Beautiful job, Glenmore. You never cease to amaze me with your talents. I was hoping to see the pictures of how you turned that on your lathe? You're always trying to get me to start turning. Show me how you did that. Hahaha

Neal


----------



## Glenmore (Sep 10, 2004)

oldnewbie said:


> Beautiful job, Glenmore. You never cease to amaze me with your talents. I was hoping to see the pictures of how you turned that on your lathe? You're always trying to get me to start turning. Show me how you did that. Hahaha
> 
> Neal


Thanks Neal yes it was a hassle trying to mount this piece into the lathe but it is a lovely out come. Still waiting on the medals I order the bar that holds the ribbons even got a coin with the veitnam pointman on it so I'll see if I add it into it or not.


----------



## Glenmore (Sep 10, 2004)

Well here is the finished product. Hope you like it I really enjoyed making this for my Uncle can't wait to see his face when I give it to him.  Can't give him a bill for this he paid a real price serving are country and I did it because I love him and I'm very proud of him.


----------



## Dr.Zook (Sep 10, 2004)

Very nice Glenmore. I'm sure your Uncle will enjoy it.


----------



## Check twice! (Feb 11, 2008)

Hi Glenmore

You have done an excellent job on the case. "Yes sir" 

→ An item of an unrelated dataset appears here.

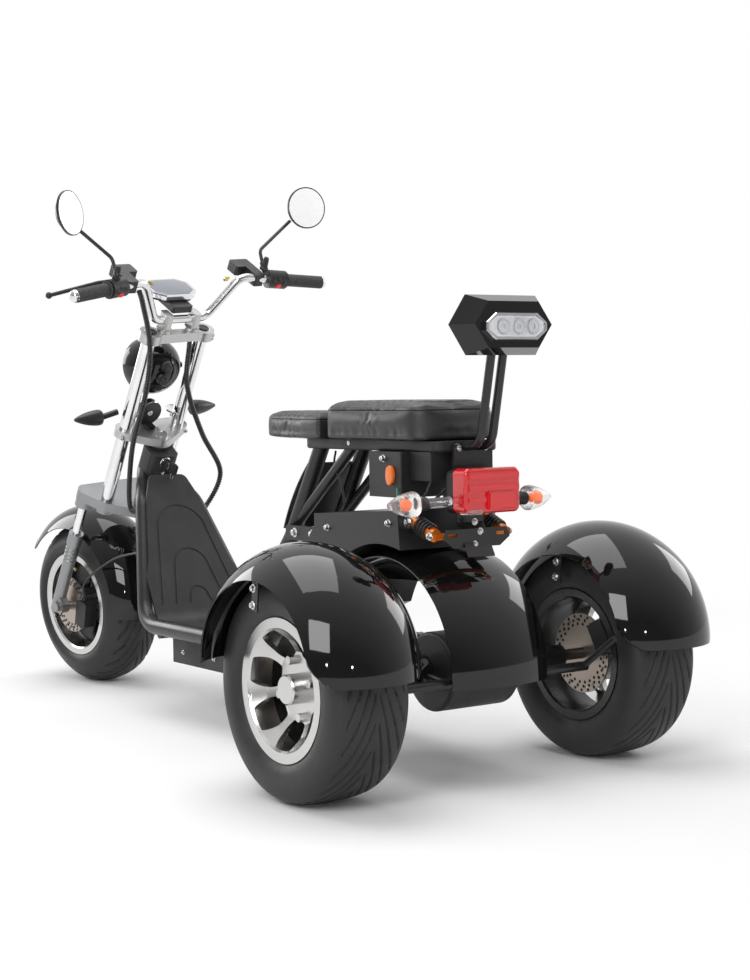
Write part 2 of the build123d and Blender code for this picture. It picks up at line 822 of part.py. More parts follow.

I am sure your uncle will be as proud of the box, as you are of him. Your pride shows up in the finished product.


----------



## karateed (Feb 7, 2006)

Excellent work Glenmore,

You're right about the price....he's already paid it and then some I'm sure.

Ed......


----------



## curiousgeorge (Nov 6, 2006)

Great work, Glen. It wouldn't surprise me if this brings a tear to his eyes when he sees it.


----------



## Glenmore (Sep 10, 2004)

Thanks guys it has been a long time coming for someone in the family to do this project for my uncle like this. Makes me feel as proud as me doing the pens for the soldiers he is going to love it. He got all excited when I told him that I was putting it together.


----------



## jw2170 (Jan 24, 2008)

Excellent job, Glenmore, well done.

James


----------



## harrysin (Jan 15, 2007)

I just turned down all sounds because I thought I could hear a gentle tap, tap, tap and I now realise it's Glenmore wagging his tail with pleasure, and so he should, it's turned out as I know he had in mind. Well done my friend.


----------



## kp91 (Sep 10, 2004)

Great job Glenmore,

Simple and elegant, I'm sure you're going to get requests for more of them......


----------



## Glenmore (Sep 10, 2004)

Thanks Harry and Doug for the kind words. Harry I thought you would have missed because I wasn't there to point it out


----------



## Hamlin (Dec 25, 2005)

Hi Glenmore,

You've done a wonderful job my friend. A <Salute> to you for a wonderful job and a <salute> to your uncle for his service.


----------



## harrysin (Jan 15, 2007)

"Harry I thought you would have missed because I wasn't there to point it out "

How could you think that, wherever I see the word Glenmore, I click on it to make sure that I'm not missing anything!


----------



## Glenmore (Sep 10, 2004)

harrysin said:


> "Harry I thought you would have missed because I wasn't there to point it out "
> 
> How could you think that, wherever I see the word Glenmore, I click on it to make sure that I'm not missing anything!


Thanks Harry just checking  Had to get a jab in some where on ya.  

Thanks Ken I do appreciate all the kind words can't wait to present this to him.


----------